Atualizado em 03/11/2021 às 02:50

Noutros tempos havia uma visão romântica da pobreza e um jeito peculiar de encarar a morte. Um único caixão de papelão de fundo removível podia levar ao cemitério um corpo de cada vez, porém por diversas vezes. Na hora de depositar o morto no fundo da cova, o artefato era recuperado, soltando seu fundo e subindo sem ele, para ser reaproveitado. A miséria dos indigentes era a maior de todas. Mas uma pessoa se sentia aviltada em ver seu semelhante ser jogado diretamente sobre a terra, e condoído, passou a bancar os enterros. Leonel Beirão de Jesus e a sua famosa Boneca de Leonel, que fazia propaganda das lojas pelo centro da cidade, pedia ajuda e não deixava nenhum corpo ao relento. Benfeitor da cidade, nome de avenida, atuava em prol de quem nada podia, enterrando-o dignamente.

O Cemitério Bonfim, criado em 1935, recebia em seu seio 120 corpos por mês. É a cidade dos mortos. Consta de ruas, capelas, monumentos fúnebres, mausoléus grandiosos e esculturas em mármore. Quando ficou cheio, improvisou-se o Cemitério Jardim da Esperança em 1989, um prolongamento que já está lotado. Nele não se fazem túmulos, apenas lápide sobre a sepultura ou gramado com flores, algumas de plástico que transformam o feio em aterrador.
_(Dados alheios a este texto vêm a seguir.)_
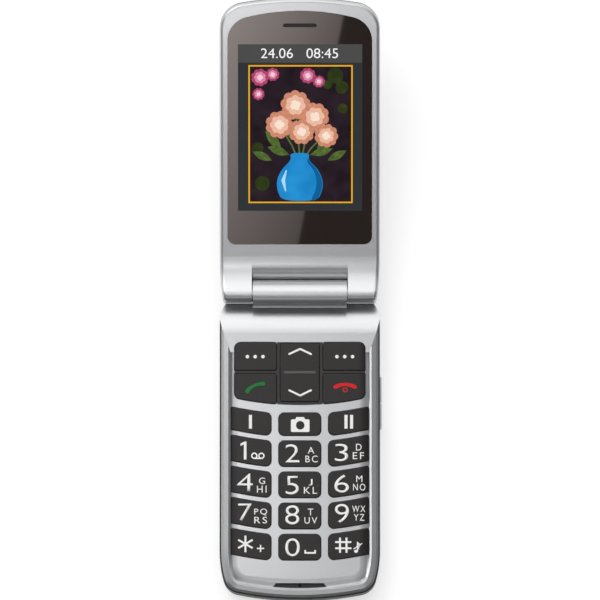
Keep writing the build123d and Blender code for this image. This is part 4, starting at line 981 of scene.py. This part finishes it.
def main():
    """Runs every stage in order."""
    register()
    bpy.ops.phone.stage()
    bpy.ops.phone.housings()
    bpy.ops.phone.keys()
    bpy.ops.phone.inside()
    bpy.ops.phone.key_print()
    bpy.ops.phone.window()
    bpy.ops.phone.screen()


if __name__ == "__main__":
    main()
O arruamento é singelo, estreito e a estética cheira o improviso.

O Cemitério Parque dos Montes, próximo ao bairro Independência, funciona desde julho de 2016, sendo um empreendimento que mudou o conceito de sepultamento em Montes Claros. Poderá abrigar 90 mil mortos. Oferece velório, capela, atendimento psicológico e homenagem final em ambiente higienizado para amenizar a dor. A cremação logo estará disponível. Suas instalações são amplas e a técnica de gavetas poderá enterrar mais corpos por metro. As sepulturas têm paredes de concreto, como engenhosas moradias eternas, umas coladas nas outras, podendo o jazigo abrigar até 3 pessoas num sistema de superposição. No cortejo, o transporte da urna, sob o som de músicas fúnebres, é feito por um carrinho elétrico de 2 assentos, com cobertura e laterais para o transporte de flores. A diretora do lugar vai até a tumba e observa o trabalho dos coveiros.
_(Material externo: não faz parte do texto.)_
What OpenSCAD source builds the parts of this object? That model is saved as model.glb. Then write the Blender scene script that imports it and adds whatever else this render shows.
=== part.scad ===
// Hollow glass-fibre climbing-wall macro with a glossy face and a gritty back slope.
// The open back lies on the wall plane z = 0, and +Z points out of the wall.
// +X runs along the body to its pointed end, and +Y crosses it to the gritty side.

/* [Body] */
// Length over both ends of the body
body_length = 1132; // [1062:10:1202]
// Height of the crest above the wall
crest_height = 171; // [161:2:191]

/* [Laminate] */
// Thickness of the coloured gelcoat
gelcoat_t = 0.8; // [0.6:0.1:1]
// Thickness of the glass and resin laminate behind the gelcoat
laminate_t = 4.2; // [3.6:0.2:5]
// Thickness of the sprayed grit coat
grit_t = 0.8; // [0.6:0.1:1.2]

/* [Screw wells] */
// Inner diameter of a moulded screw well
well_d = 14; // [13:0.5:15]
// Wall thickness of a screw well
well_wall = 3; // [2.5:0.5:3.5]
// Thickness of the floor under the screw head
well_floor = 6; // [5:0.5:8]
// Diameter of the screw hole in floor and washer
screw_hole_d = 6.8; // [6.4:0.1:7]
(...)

Em 2016 o custo da sepultura de 3 gavetas era de R$ 2.500. Descendo a urna por cordas, depois se fecha a cova com placas de cimento, cobre-se com terra, grama esmeralda e pequena lápide de meio metro com epitáfio e nome do finado. As alamedas planas, amplas, com gramado, jardins, latadas, e arborização têm ao fundo a área dos jazigos, num dos quais está a minha amiga jornalista Rosângela Alves, que trabalhou naquele campo santo e gravou comercial de lançamento do produto.
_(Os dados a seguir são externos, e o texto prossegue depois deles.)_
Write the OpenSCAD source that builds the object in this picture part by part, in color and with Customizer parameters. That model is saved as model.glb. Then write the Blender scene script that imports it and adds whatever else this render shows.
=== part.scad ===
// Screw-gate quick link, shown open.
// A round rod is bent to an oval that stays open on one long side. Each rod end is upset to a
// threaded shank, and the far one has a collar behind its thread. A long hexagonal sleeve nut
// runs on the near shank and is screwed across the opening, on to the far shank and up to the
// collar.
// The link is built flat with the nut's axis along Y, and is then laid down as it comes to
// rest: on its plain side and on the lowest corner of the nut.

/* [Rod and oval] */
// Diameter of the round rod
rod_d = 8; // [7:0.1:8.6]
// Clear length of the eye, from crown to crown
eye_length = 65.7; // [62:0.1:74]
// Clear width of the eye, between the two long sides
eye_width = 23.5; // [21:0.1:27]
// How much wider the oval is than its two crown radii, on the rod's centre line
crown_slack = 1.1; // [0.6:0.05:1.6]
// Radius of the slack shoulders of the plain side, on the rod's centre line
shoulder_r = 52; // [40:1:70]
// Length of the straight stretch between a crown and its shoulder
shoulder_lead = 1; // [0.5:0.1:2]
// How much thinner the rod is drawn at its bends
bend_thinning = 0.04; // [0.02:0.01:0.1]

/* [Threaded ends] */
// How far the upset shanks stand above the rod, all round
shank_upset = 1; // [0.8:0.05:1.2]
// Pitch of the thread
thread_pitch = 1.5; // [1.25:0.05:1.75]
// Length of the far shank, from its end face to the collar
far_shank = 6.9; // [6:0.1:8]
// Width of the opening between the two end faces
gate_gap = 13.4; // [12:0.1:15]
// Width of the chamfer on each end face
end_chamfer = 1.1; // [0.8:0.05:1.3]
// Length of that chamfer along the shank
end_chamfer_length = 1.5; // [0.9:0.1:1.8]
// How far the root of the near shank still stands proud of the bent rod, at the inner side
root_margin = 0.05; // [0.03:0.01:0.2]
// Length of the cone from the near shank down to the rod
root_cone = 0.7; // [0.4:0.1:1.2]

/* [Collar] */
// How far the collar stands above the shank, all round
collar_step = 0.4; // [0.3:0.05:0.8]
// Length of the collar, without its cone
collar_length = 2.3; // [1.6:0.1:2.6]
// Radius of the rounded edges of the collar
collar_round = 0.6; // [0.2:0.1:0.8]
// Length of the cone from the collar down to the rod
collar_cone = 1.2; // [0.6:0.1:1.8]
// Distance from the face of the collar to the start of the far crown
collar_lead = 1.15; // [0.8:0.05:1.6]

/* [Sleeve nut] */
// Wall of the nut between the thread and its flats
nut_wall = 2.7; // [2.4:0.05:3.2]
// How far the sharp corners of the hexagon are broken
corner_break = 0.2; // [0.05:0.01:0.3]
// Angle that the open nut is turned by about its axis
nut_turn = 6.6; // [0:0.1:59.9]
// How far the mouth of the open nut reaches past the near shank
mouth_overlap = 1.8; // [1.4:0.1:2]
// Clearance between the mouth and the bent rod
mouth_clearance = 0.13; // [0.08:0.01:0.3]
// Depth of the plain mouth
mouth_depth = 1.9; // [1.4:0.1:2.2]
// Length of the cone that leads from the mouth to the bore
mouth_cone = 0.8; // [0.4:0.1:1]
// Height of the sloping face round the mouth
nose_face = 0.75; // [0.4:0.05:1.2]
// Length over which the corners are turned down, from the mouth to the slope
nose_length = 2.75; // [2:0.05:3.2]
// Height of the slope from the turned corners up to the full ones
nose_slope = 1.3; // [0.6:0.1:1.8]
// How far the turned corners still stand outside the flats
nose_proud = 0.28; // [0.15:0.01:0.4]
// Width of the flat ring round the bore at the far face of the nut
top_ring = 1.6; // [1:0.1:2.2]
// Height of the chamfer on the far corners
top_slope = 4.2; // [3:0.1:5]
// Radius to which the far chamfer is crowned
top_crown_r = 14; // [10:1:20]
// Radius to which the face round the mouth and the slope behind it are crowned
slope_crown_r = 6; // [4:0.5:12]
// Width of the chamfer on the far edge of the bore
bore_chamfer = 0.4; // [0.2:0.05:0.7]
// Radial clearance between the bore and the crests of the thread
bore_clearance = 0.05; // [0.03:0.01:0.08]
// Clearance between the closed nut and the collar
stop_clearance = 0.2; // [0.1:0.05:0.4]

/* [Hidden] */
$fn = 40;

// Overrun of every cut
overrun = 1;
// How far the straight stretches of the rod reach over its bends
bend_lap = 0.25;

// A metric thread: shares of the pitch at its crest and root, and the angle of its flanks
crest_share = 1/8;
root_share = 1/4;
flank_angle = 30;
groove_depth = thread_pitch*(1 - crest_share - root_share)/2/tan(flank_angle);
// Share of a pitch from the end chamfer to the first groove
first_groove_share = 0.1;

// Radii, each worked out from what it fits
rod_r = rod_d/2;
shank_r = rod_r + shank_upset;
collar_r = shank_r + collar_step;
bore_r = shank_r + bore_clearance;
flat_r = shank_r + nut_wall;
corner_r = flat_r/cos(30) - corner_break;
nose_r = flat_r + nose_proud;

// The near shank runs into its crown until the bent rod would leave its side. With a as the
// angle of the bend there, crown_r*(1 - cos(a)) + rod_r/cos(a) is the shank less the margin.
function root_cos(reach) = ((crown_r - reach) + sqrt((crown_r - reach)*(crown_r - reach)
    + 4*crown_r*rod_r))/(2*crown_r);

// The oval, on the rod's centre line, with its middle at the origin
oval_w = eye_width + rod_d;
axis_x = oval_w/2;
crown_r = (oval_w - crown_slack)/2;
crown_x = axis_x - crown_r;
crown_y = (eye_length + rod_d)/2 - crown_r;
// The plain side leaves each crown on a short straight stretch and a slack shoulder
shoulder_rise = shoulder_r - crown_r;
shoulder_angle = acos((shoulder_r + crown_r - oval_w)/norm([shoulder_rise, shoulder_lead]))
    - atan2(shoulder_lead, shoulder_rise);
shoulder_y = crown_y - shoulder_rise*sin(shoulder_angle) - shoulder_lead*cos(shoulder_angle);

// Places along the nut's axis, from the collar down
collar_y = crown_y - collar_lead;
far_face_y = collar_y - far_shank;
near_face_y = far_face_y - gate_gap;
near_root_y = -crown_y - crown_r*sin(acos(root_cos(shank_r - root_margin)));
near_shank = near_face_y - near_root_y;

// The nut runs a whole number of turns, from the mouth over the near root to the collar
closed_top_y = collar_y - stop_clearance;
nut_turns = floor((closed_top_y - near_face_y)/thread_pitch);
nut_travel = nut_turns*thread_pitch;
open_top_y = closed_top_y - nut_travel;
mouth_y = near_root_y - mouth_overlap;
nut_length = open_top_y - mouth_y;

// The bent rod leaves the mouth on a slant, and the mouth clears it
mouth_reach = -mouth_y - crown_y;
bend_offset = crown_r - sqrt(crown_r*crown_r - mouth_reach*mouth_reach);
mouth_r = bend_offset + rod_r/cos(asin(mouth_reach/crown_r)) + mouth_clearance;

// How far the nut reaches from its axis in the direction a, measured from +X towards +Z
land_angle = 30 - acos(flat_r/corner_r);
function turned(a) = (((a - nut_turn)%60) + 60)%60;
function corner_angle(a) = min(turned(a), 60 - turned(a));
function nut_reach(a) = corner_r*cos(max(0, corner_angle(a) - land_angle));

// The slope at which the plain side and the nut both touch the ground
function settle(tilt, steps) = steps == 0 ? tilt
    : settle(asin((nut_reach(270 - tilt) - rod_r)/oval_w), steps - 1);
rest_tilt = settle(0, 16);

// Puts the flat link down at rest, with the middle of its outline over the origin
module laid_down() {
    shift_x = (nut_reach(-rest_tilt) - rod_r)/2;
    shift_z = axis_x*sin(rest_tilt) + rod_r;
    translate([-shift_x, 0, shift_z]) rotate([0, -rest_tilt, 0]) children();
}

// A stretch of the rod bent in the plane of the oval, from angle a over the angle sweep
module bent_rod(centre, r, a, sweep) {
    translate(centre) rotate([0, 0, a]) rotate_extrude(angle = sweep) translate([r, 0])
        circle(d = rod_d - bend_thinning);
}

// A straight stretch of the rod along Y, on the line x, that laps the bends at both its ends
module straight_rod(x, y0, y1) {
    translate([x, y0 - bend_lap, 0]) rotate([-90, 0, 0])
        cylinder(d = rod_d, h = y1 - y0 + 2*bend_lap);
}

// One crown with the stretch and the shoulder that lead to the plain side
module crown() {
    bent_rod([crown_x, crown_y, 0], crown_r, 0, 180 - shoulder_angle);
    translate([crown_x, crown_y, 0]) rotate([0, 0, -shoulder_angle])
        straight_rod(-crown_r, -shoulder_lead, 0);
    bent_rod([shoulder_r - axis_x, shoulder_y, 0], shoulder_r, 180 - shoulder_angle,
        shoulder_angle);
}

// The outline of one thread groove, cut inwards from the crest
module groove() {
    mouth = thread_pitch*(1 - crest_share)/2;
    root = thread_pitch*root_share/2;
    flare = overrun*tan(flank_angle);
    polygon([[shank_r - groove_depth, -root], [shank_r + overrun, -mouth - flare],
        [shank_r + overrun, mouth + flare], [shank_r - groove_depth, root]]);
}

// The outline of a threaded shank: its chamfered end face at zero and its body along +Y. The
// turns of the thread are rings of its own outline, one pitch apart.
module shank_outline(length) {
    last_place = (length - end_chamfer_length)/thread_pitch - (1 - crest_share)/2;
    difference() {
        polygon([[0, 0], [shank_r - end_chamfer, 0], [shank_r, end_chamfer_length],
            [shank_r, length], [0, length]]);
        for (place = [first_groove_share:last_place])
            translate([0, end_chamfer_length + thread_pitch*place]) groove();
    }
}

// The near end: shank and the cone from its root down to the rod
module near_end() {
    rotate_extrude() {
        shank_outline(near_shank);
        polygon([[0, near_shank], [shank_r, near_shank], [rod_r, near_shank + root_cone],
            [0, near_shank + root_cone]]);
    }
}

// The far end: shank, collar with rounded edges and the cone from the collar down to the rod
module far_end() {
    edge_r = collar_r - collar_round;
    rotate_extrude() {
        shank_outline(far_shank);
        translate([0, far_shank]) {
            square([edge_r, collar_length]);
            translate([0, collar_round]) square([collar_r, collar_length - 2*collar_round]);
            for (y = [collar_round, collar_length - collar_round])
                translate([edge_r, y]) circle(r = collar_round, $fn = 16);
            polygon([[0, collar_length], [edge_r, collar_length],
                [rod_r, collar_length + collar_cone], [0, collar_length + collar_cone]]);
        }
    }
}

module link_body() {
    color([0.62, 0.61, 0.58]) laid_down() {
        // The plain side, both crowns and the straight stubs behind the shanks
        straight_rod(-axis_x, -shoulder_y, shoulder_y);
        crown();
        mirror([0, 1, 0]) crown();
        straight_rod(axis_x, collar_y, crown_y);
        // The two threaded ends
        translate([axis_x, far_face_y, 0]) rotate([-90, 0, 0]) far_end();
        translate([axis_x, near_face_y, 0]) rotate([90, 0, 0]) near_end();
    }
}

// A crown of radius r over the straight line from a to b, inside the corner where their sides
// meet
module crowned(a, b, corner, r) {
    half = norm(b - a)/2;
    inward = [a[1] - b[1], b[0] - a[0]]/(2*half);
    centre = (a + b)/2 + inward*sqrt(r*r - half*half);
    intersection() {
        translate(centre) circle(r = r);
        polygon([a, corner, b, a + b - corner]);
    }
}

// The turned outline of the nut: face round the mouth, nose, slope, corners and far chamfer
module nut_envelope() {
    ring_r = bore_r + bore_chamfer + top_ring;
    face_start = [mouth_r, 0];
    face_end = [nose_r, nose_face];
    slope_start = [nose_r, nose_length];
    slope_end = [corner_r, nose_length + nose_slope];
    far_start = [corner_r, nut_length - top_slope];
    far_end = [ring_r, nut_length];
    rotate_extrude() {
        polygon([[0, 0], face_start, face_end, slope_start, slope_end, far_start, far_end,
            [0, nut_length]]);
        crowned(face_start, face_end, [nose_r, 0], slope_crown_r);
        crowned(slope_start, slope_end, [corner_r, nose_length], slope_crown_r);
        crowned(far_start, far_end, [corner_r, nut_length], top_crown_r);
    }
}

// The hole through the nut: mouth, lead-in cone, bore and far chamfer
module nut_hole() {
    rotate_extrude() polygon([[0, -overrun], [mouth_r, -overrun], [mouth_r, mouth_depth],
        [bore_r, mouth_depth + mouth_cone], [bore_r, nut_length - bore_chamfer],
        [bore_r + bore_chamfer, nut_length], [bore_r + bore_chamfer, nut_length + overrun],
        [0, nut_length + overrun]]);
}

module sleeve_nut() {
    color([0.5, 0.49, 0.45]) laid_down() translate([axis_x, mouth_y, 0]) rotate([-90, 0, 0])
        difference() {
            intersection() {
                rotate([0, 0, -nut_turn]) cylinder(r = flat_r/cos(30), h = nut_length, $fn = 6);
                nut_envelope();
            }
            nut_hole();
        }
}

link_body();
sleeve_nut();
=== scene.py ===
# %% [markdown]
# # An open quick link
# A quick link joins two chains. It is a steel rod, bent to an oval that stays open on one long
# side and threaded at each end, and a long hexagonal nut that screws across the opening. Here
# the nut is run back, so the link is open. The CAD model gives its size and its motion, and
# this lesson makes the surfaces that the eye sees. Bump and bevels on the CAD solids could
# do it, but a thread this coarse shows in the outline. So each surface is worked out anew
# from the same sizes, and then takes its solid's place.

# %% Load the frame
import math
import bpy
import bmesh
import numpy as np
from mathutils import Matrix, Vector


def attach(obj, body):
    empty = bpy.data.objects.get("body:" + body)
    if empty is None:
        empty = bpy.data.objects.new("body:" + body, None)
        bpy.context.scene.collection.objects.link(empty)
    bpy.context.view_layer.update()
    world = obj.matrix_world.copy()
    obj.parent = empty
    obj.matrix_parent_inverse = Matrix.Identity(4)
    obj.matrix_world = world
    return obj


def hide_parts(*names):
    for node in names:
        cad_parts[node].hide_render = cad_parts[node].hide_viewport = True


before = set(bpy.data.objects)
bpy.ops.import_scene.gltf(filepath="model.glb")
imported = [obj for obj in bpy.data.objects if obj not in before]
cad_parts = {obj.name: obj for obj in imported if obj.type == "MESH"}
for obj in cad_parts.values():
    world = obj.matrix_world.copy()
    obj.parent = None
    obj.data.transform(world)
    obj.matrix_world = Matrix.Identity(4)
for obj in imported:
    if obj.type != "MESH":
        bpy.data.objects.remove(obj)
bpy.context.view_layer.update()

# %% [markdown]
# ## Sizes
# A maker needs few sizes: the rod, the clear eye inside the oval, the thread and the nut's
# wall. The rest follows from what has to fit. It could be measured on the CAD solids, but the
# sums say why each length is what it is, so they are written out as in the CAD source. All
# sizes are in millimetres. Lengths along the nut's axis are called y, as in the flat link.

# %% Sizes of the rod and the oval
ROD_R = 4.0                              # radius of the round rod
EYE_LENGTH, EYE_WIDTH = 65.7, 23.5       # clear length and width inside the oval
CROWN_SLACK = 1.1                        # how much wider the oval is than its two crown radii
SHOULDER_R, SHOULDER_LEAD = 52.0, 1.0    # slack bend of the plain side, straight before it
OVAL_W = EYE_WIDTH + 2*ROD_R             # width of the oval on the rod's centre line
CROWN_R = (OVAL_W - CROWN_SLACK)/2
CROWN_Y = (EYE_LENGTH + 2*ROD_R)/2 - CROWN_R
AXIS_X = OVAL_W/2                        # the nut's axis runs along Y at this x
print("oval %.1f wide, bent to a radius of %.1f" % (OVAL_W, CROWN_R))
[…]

Ainda que o novo cemitério seja uma empresa particular que ganhou uma licitação pública, o‘Estado de Minas’ informa que as pessoas carentes não pagarão pelo terreno, tendo 3 anos para se decidir pela compra, cujo pagamento poderá ser feito em 12 vezes. A morte era assunto da benemerência, mas hoje é um negócio. Visa lucro com requinte e civilidade. O conceito de cemitério mudou, e ali impera a Lei de Lavoisier total: nada se perde tudo se transforma. “És pó e ao pó retornarás”.